What is the difference between the replacement-cost and opportunity-cost methods?
The replacement-cost method values each task at the wage of a hired substitute - a cleaner, cook, or childcare worker. The opportunity-cost method values your time at your own hourly wage, on the theory that every hour you spend on housework is an hour you could have spent earning money. The replacement-cost approach is more commonly used in policy research and life insurance applications because it reflects actual market spending, while the opportunity-cost method depends heavily on the individual's personal income and can produce very different numbers for the same set of tasks.
Should I include commuting time or breaks?
Only include time actively spent performing the task. For child care, include the time you are actively supervising, feeding, or interacting with children, not passive hours when children are asleep in the same house. For cooking, include preparation and cleanup time but not waiting time while food is in the oven if you are doing something else. For transport, count only the time actually driving, not the time spent at the destination.
Can I use this calculator to value volunteer work?
Yes. If you volunteer for a community organization, food bank, or charity, estimate the hours per week and enter them in the most appropriate task category, or use the home maintenance or tutoring category as a proxy. The Independent Sector publishes a national volunteer hour value ($31.80 in 2023) that you can enter as a custom rate for volunteer activities, giving you a third measure alongside the task-specific replacement rates.
Why is child care the largest category for most families?

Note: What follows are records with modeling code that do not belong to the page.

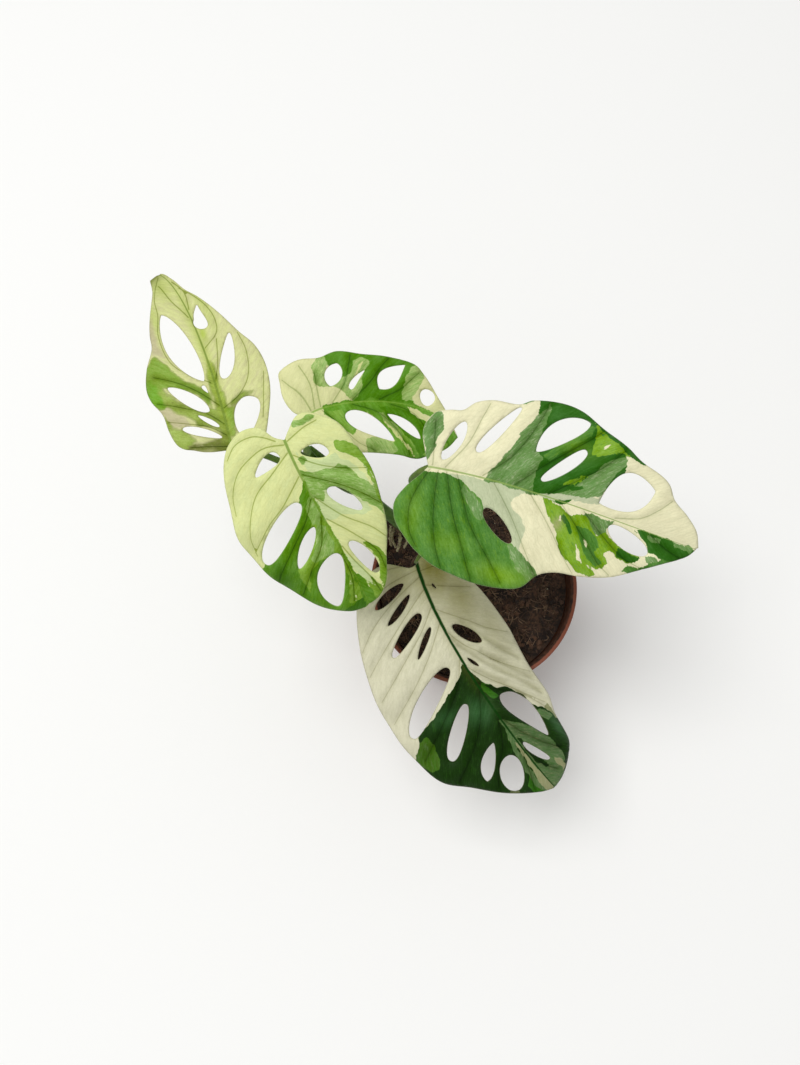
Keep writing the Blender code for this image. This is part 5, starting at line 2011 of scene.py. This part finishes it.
@dataclass
class Studio:
    """The pale floor, the soft lights and the camera, which looks steeply down.

    The lamp's and the floor's own sizes and places are metres, as they are part of the room.
    """

    camera_place: Spot = (-43.1, -142.0, 640.2)
    camera_pitch: float = 72.0
    nearest: float = 20.0
    focal_pixels: float = 944.0
    image_height: float = 1065.0
    sensor: float = 36.0
    floor_reach: float = 3.0
    floor_height: float = -0.0002
    floor_colour: Colour = (244, 244, 242)
    room_light: float = 0.5
    lamp_size: float = 1.5
    lamp_power: float = 61.0
    lamp_place: Spot = (-0.9, 0.1, 3.0)
    lamp_target: Spot = (0.0, 0.0, 0.15)

    def build(self) -> None:
        """Make the floor, the lights and the camera."""
        self.floor()
        self.lights()
        self.camera()

    def floor(self) -> None:
        """Make the floor, just under the pot."""
        bm = bmesh.new()
        bmesh.ops.create_grid(bm, x_segments=4, y_segments=4, size=self.floor_reach,
                              matrix=Matrix.Translation((0.0, 0.0, self.floor_height)))
        floor = new_object("floor", bm)
        skin = Graph("pale floor").dress(Base_Color=linear(self.floor_colour), Roughness=0.9)
        floor.data.materials.append(skin)

    def lights(self) -> None:
        """Make the even surrounding light and one large soft lamp."""
        world = bpy.data.worlds.new("soft room")
        bpy.context.scene.world = world
        world.use_nodes = True
        background = world.node_tree.nodes["Background"]
        background.inputs["Color"].default_value = (1.0, 1.0, 1.0, 1.0)
        background.inputs["Strength"].default_value = self.room_light
        lamp = bpy.data.lights.new("soft lamp", "AREA")
        lamp.size = self.lamp_size
        lamp.energy = self.lamp_power
        holder = bpy.data.objects.new("soft lamp", lamp)
        holder.location = self.lamp_place
        aim = Vector(self.lamp_target) - Vector(self.lamp_place)
        holder.rotation_euler = aim.to_track_quat("-Z", "Y").to_euler()
        bpy.context.scene.collection.objects.link(holder)

    def camera(self) -> None:
        """Make the camera at the photograph's angle."""
        data = bpy.data.cameras.new("camera")
        data.sensor_width = self.sensor
        data.lens = self.focal_pixels * self.sensor / self.image_height
        data.clip_start = self.nearest * MM
        camera = bpy.data.objects.new("camera", data)
        camera.location = Vector(self.camera_place) * MM
        camera.rotation_euler = (math.radians(90.0 - self.camera_pitch), 0.0, 0.0)
        bpy.context.scene.collection.objects.link(camera)
        bpy.context.scene.camera = camera
        bpy.context.scene.view_settings.view_transform = "Standard"


def main() -> None:
    """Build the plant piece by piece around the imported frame."""
    logging.basicConfig(level=logging.INFO, format="%(message)s")
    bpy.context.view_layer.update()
    noise.seed_set(SEED)
    Studio().build()
    pot = Pot()
    pot.build()
    Soil(pot).build()
    Vine().build()
    stalk_skin = StemSkin("stalk skin", (88, 112, 40), (66, 90, 28), (140, 150, 96)).build()
    for stalk in STALKS:
        stalk.build(stalk_skin)
    for blade in BLADES:
        blade.build()


if __name__ == "__main__":
    main()
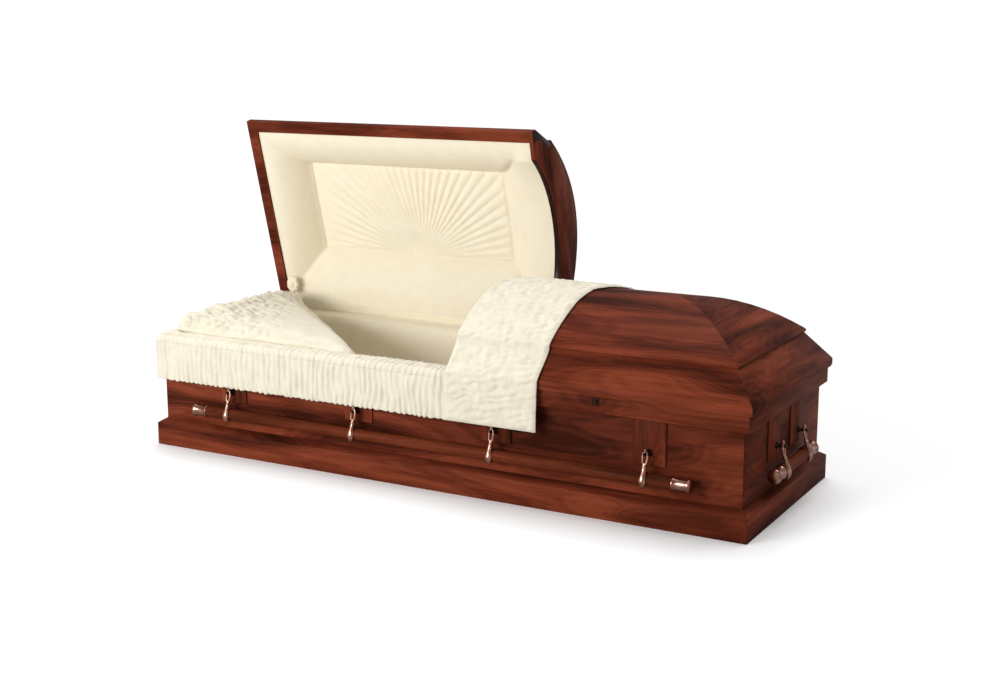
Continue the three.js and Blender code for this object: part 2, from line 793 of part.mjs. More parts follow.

Infants and young children require continuous supervision and hands-on care for many hours each day. A parent who provides full-time childcare for one child may easily log 50 or more hours per week in that single category. At $14.22 per hour (the BLS median for childcare workers), that works out to more than $710 per week or $36,900 per year for childcare alone - consistent with the market cost of full-time daycare in many U.S. cities.